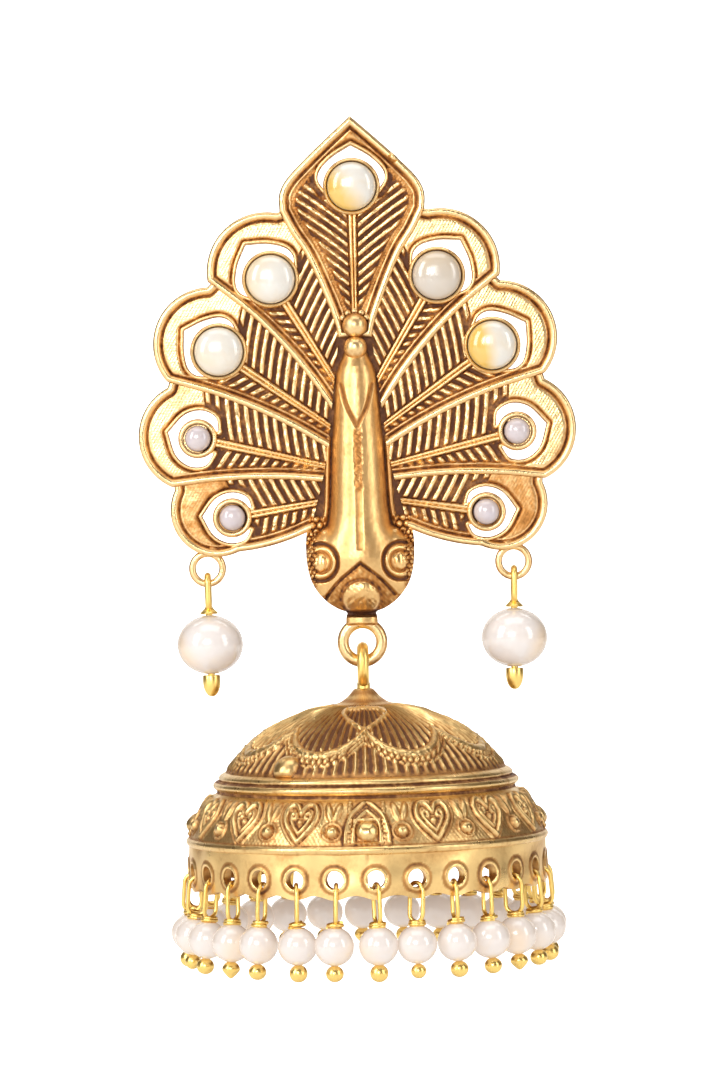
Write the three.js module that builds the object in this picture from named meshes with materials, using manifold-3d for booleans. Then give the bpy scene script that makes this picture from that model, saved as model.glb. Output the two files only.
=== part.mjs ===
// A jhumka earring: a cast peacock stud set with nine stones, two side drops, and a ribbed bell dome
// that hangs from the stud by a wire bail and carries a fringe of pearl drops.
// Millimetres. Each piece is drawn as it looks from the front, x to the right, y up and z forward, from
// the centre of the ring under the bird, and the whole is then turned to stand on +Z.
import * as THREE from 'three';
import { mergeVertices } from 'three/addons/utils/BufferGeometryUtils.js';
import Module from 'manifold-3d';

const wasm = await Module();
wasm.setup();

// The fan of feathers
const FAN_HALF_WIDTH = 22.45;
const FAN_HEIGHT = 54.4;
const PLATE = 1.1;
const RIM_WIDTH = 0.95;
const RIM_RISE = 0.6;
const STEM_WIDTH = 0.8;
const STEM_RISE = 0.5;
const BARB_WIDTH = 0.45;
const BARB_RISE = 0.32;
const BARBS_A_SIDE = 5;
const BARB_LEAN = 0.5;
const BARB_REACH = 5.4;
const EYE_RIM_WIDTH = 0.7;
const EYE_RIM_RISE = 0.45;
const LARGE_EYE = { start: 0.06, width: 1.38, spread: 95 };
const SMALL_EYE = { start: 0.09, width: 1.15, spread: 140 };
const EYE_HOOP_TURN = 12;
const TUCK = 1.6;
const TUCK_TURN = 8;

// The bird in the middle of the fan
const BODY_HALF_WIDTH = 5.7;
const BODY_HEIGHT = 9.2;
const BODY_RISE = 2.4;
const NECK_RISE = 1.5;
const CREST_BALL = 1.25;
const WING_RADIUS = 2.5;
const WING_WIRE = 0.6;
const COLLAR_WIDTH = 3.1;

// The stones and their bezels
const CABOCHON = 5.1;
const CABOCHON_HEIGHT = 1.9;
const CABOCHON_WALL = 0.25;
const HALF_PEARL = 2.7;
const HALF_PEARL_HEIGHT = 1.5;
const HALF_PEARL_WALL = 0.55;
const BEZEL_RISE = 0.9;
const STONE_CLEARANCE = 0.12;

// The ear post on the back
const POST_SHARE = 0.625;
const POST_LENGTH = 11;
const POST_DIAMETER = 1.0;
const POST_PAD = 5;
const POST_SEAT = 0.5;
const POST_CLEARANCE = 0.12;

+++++

* What to produce: Write out every line exactly as it stands.

* Correct response:
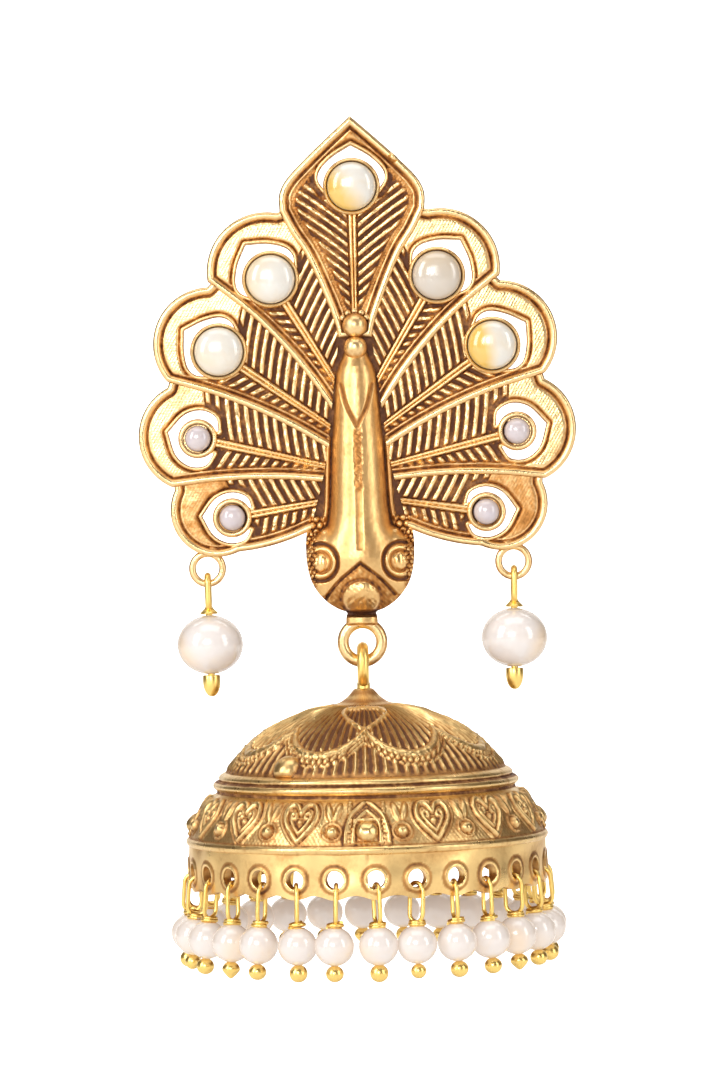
Write the three.js module that builds the object in this picture from named meshes with materials, using manifold-3d for booleans. Then give the bpy scene script that makes this picture from that model, saved as model.glb. Output the two files only.
=== part.mjs ===
// A jhumka earring: a cast peacock stud set with nine stones, two side drops, and a ribbed bell dome
// that hangs from the stud by a wire bail and carries a fringe of pearl drops.
// Millimetres. Each piece is drawn as it looks from the front, x to the right, y up and z forward, from
// the centre of the ring under the bird, and the whole is then turned to stand on +Z.
import * as THREE from 'three';
import { mergeVertices } from 'three/addons/utils/BufferGeometryUtils.js';
import Module from 'manifold-3d';

const wasm = await Module();
wasm.setup();

// The fan of feathers
const FAN_HALF_WIDTH = 22.45;
const FAN_HEIGHT = 54.4;
const PLATE = 1.1;
const RIM_WIDTH = 0.95;
const RIM_RISE = 0.6;
const STEM_WIDTH = 0.8;
const STEM_RISE = 0.5;
const BARB_WIDTH = 0.45;
const BARB_RISE = 0.32;
const BARBS_A_SIDE = 5;
const BARB_LEAN = 0.5;
const BARB_REACH = 5.4;
const EYE_RIM_WIDTH = 0.7;
const EYE_RIM_RISE = 0.45;
const LARGE_EYE = { start: 0.06, width: 1.38, spread: 95 };
const SMALL_EYE = { start: 0.09, width: 1.15, spread: 140 };
const EYE_HOOP_TURN = 12;
const TUCK = 1.6;
const TUCK_TURN = 8;

// The bird in the middle of the fan
const BODY_HALF_WIDTH = 5.7;
const BODY_HEIGHT = 9.2;
const BODY_RISE = 2.4;
const NECK_RISE = 1.5;
const CREST_BALL = 1.25;
const WING_RADIUS = 2.5;
const WING_WIRE = 0.6;
const COLLAR_WIDTH = 3.1;

// The stones and their bezels
const CABOCHON = 5.1;
const CABOCHON_HEIGHT = 1.9;
const CABOCHON_WALL = 0.25;
const HALF_PEARL = 2.7;
const HALF_PEARL_HEIGHT = 1.5;
const HALF_PEARL_WALL = 0.55;
const BEZEL_RISE = 0.9;
const STONE_CLEARANCE = 0.12;

// The ear post on the back
const POST_SHARE = 0.625;
const POST_LENGTH = 11;
const POST_DIAMETER = 1.0;
const POST_PAD = 5;
const POST_SEAT = 0.5;
const POST_CLEARANCE = 0.12;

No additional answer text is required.